If you’ve done any research into German culture, you’ve likely come across blogs, articles and forum discussions on the subject of German directness. Less politically-correct results may even simply state that Germans are rude. It’s a topic of discussion as old as time; or, at least, as old as the Internet’s mainstream popularity. There is a lot of material on the subject, and it all basically comes to the same conclusion: Germans aren’t rude; they’re just direct and honest. If you can’t handle it, you need to grow a thicker skin (you big cry baby).
For the most part, I agree. Germans aren’t rude. In fact, if I had to place a stereotype on the German people as a whole, I would say that they’re extremely polite. However, they are definitely more direct than Americans. If you ask a German for their opinion, they’re going to give it to you completely unfiltered, just like the best kind of beer. In some cases, they will even give you their opinion about you, or your actions, when you haven’t asked. From a friend or family member, this is (usually) a good thing. You should want your friends and family to be honest with you, so long as they’re tactful.
The problem I’ve noticed most English-speaking expats complain about is when a German stranger or acquaintance decides to offer unsolicited advice or criticism. And, honestly, I agree; it’s super rude.
Here’s the thing, though: I think these situations get exaggerated by expats living in Germany. Yes, sometimes old ladies yell at you if you cross the street when the light is red. Drivers honk their horns at you in America if you’re cycling on the road, even if you have every right to be there. So what if the German shop girl told you that the skirt you’re trying on doesn’t suit you? If you were on the fence, now you have a second opinion! Was a government official mean to you when you applied for your work VISA or residency? That sucks, but…how was your last interaction with any government entity in America?
Recently, a woman loudly (and angrily) stated that I need to speak German. At first, I wasn’t sure I had heard her correctly. After exchanging looks with my husband, though, I knew I had. What made her comment even more baffling is that she had not made a single attempt to speak with me. At all. In any language. Even when she made her comment, she wasn’t addressing me. She had said it to the people she was having a conversation with; a conversation at the other end of a long table.
Was she being rude? Yes. Considering I can think of at least five other instances in my life where an American was just as awful towards me, though, it wouldn’t be fair of me to decide that her behavior was typisch Deutsch.
Needless to say, I don’t think you need a thicker skin if you’re planning an extended stay in Germany. There are rude, mean people everywhere. The real difference is that, when Germans make a not-so-nice comment, they (usually) aren’t saying it to be an asshole; they think they’re being helpful. Back home, if someone said something mean, I knew they were trying to hurt my feelings.

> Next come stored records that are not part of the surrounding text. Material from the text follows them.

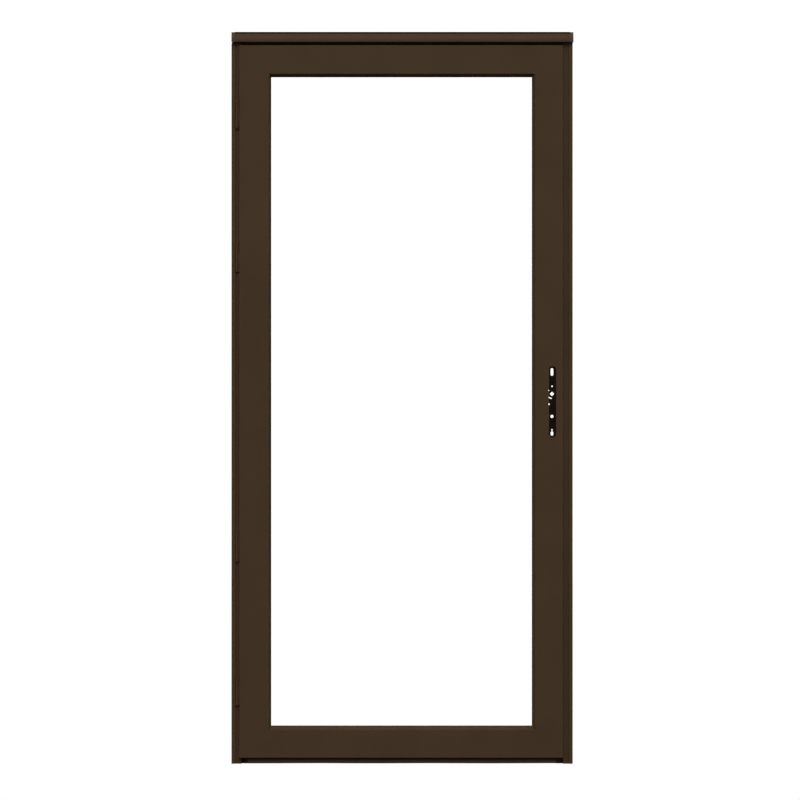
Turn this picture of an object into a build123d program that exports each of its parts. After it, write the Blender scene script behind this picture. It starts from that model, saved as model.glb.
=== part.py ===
"""A full-view storm door hung in its own outside frame, hinged on the left seen from outside.

Millimetres. X runs to the right seen from outside, Y into the house and Z up. The origin lies on
the back of the hinge-side flange, in the middle of the strip that bears on the casing, at its foot.
"""
from build123d import *
import math
import os

os.makedirs("parts", exist_ok=True)

# The frame: two upright Z-shaped bars and the header with its drip cap
frame_width = 965.0          # outer edge to outer edge of the two flanges
clear_height = 2037.7        # foot of the bars to the underside of the header
bar_wall = 1.6
flange_seat = 26.4           # strip of each flange that bears on the casing
nose_width = 11.0            # raised hollow bead along each outer edge
nose_height = 6.5
web_reach = 32.0             # how far each bar reaches into the opening
stop_length = 19.0           # rear leg that carries the weatherstrip
edge_round = 1.0
groove_offset = 17.8         # sealant groove in the latch bar, from its outer edge
groove_width = 1.8
groove_depth = 0.8
screw_hole_r = 2.5
screw_hole_depth = 14.0      # from the flange's back to the row of screw holes
screw_rises = (150.0, 750.0)     # above the foot of the bars
screw_drops = (687.7, 87.7)      # below the clear height
header_screw_spacing = 500.0

# The header
flange_height = 32.3         # header flange above the clear height
cap_drop = 4.0               # bottom edge of the cap above the clear height
cap_height = 22.8
cap_reach = 21.0             # how far the cap stands off the casing at its foot
cap_upright = 9.3            # height of the cap's upright lower part
cap_tilt = 23.0              # lean of its upper part, in degrees
cap_round = 16.0
cap_wall = 1.4
nib_reach = 6.0
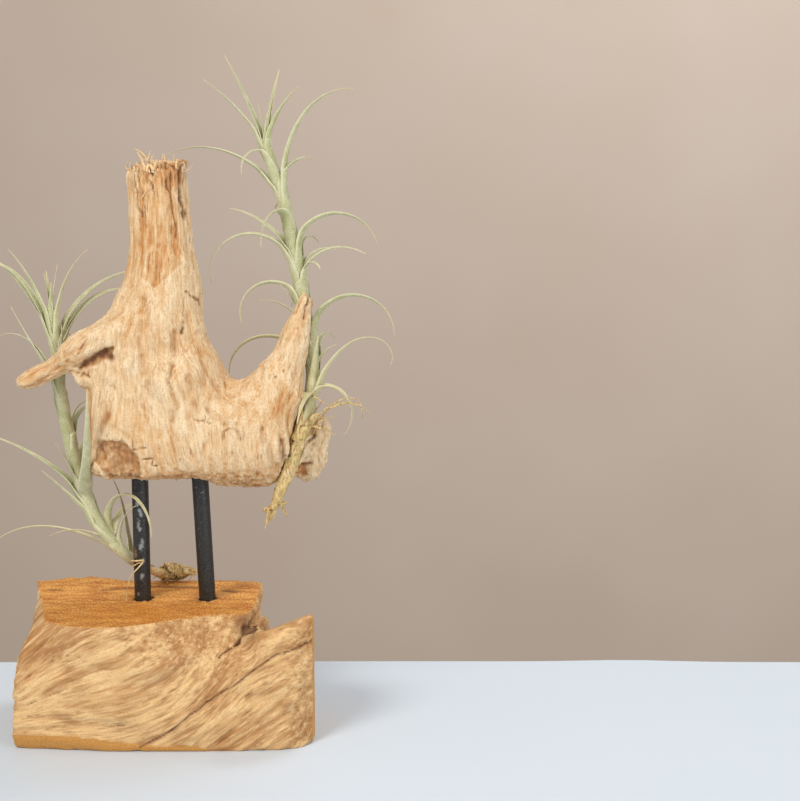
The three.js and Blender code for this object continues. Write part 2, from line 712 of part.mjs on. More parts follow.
// ---------------------------------------------------------------- the whole thing
function build() {
  const group = new THREE.Group();
  const holes = joined([rodHole("left"), rodHole("right")]);
  group.add(piece("base_block", block().subtract(joined([holes, ...blockCuts()])), finishes.sawnWood));
  group.add(piece("rod_left", rod("left"), finishes.blackPaint));
  group.add(piece("rod_right", rod("right"), finishes.blackPaint));
  const wood = joined([solidOf(netOf(driftwoodField, NET_BOX, NET_CELL)), ...splinters()]);
  group.add(piece("driftwood", wood.subtract(holes), finishes.driftwood));
  const rightShoot = shoot(RIGHT_STEM, [...RIGHT_LEAVES, ...backLeaves(RIGHT_BACK)]);
  const leftShoot = shoot(LEFT_STEM, [...LEFT_LEAVES, ...backLeaves(LEFT_BACK)]);
  group.add(piece("right_plant_shoot", rightShoot, finishes.leaf));
  group.add(piece("right_plant_dry_base", dryPart(RIGHT_STEM, RIGHT_DRY_LEAVES), finishes.dryLeaf));
  group.add(piece("left_plant_shoot", leftShoot, finishes.leaf));
  group.add(piece("left_plant_dry_base", dryPart(LEFT_STEM, []).add(root()), finishes.dryLeaf));
  return group;
}

export default build();
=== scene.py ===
"""Two long-stemmed air plants on a driftwood stand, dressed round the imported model.

Metres, +Z up, +X to the right and -Y towards the camera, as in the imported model. The sawn block, the two
rods, the driftwood and both plants are rebuilt here as finer pieces that keep the form of the solids they
stand for. Tables of rows are in millimetres and degrees, and MM brings their lengths to metres.
"""

import functools
import itertools
import math

import bpy
import numpy as np
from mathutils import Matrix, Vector


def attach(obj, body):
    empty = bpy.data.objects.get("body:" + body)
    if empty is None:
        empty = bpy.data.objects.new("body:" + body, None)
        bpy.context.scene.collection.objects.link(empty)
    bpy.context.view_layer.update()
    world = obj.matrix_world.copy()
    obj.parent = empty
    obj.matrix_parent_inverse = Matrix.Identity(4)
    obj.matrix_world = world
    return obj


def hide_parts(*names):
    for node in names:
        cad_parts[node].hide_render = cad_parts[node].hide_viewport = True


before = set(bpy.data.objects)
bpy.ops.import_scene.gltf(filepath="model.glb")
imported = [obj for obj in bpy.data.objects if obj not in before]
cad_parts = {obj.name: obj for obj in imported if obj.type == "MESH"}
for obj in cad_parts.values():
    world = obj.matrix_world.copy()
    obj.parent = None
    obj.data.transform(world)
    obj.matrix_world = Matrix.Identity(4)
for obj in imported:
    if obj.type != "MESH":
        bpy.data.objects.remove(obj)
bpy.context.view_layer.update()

MM = 0.001
BLOCK_TOP = 0.090  # height of the sawn top
ROD_RADIUS = 0.006
ROD_FOOT = {"left": (-0.0231, 0.0075), "right": (0.0241, 0.0075)}  # where the rods leave the block
ROD_LEAN = {"left": math.radians(0.3), "right": math.radians(-2.15)}
ROD_SPAN = (-0.030, 0.125)  # from their foot, along each rod
TRUNK_MIDDLE = (-0.0034, 0.006)  # of the broken end, seen from above
TRUNK_SPREAD = (0.0195, 0.0160)
BREAK_HEIGHT = 0.404
BREAK_SLOPE = 0.12
UP = np.array([0.0, 0.0, 1.0])


# ---------------------------------------------------------------- numbers over points
def smooth(values, low, high):
    """0 below low, 1 above high, and an even S between them."""
    t = np.clip((values - low) / (high - low), 0, 1)
    return t * t * (3 - 2 * t)


def bell(values, width):
    """1 where the value is 0, falling away evenly on both sides."""
    return np.exp(-((values / width) ** 2))


def unit(vectors):
    return vectors / np.maximum(np.linalg.norm(vectors, axis=-1, keepdims=True), 1e-12)


def pairs(row):
    """Places of a view from a row of millimetres: across and up, again and again."""
    return np.reshape(row, (-1, 2)) * MM


NOISE_CELLS = 48


@functools.lru_cache(maxsize=None)
def noise_table(seed):
    return np.random.default_rng(seed).uniform(-1, 1, (NOISE_CELLS,) * 3)


def noise(points, size, seed):
    """Smooth noise from -1 to 1, in lumps of about this size."""
    table = noise_table(seed)
    scaled = points / size
    cell = np.floor(scaled).astype(int)
    part = scaled - cell
    part = part * part * (3 - 2 * part)
    total = np.zeros(len(points))
    for corner in itertools.product((0, 1), repeat=3):
        weight = np.prod(np.where(corner, part, 1 - part), axis=1)
        at = (cell + corner) % NOISE_CELLS
        total += weight * table[at[:, 0], at[:, 1], at[:, 2]]
    return total


def lumps(points, *rows):
    """How far lumps stand out: each row is their height, their size and a seed."""
    return sum(height * MM * noise(points, size * MM, seed) for height, size, seed in rows)


def streaks(points, direction, size, reach, seed):
    """Noise drawn out along the grain: its mean over a short path both ways, with a spread of about 1."""
    stride = size * 0.7
    total = noise(points, size, seed)
    for sign in (-1, 1):
        walker = points.copy()
        for _ in range(int(reach / stride)):
            walker += sign * stride * direction(walker)
            total += noise(walker, size, seed)
    return (total - total.mean()) / total.std()


def from_line(x, z, line):
    """Distance in the front view from points to a line of (x, z) corners."""
    nearest = np.full(len(x), 1.0)
    for (ax, az), (bx, bz) in zip(line, line[1:]):
        dx, dz = bx - ax, bz - az
        t = np.clip(((x - ax) * dx + (z - az) * dz) / (dx * dx + dz * dz), 0, 1)
        nearest = np.minimum(nearest, np.hypot(x - ax - t * dx, z - az - t * dz))
    return nearest


def in_shape(x, z, corners):
    """How far points lie inside a shape of the front view with straight sides: negative outside it."""
    inside = np.zeros(len(x), bool)
    ring = [*corners, corners[0]]
    for (ax, az), (bx, bz) in zip(ring, ring[1:]):
        spans = (az > z) != (bz > z)
        inside ^= spans & (x < ax + (z - az) * (bx - ax) / (bz - az))
    away = from_line(x, z, ring)
    return np.where(inside, away, -away)


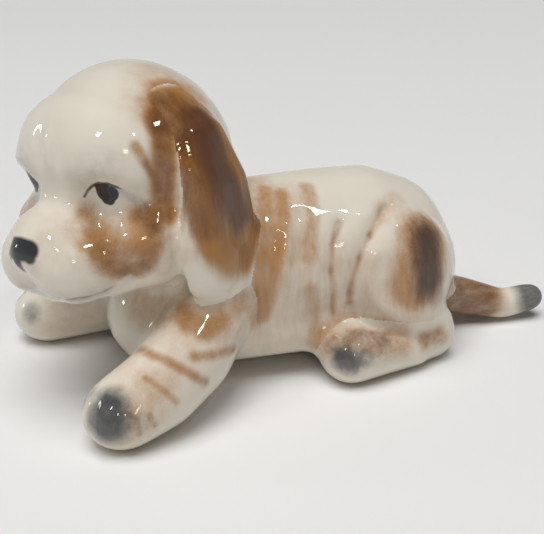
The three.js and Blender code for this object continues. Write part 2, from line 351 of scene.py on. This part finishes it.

One of the worst people I’ve ever had to work with used to regularly tell me that my eyebrows made me look angry. She would also gossip all the time and say mean things about other employees behind their backs. This woman wasn’t trying to be helpful; she was just being cruel. For a long time, I used to take her remarks very personally. Then, one day, she made an offhand remark about not having friends anymore to hang out with on the weekend. I didn’t need “thicker skin” to deal with her; just the realization that she was mean because she was unhappy.
Are there people like her here in Germany? Sure. But, just like you, your average German is going to agree that they aren’t being helpful; they’re just being ein Arschloch.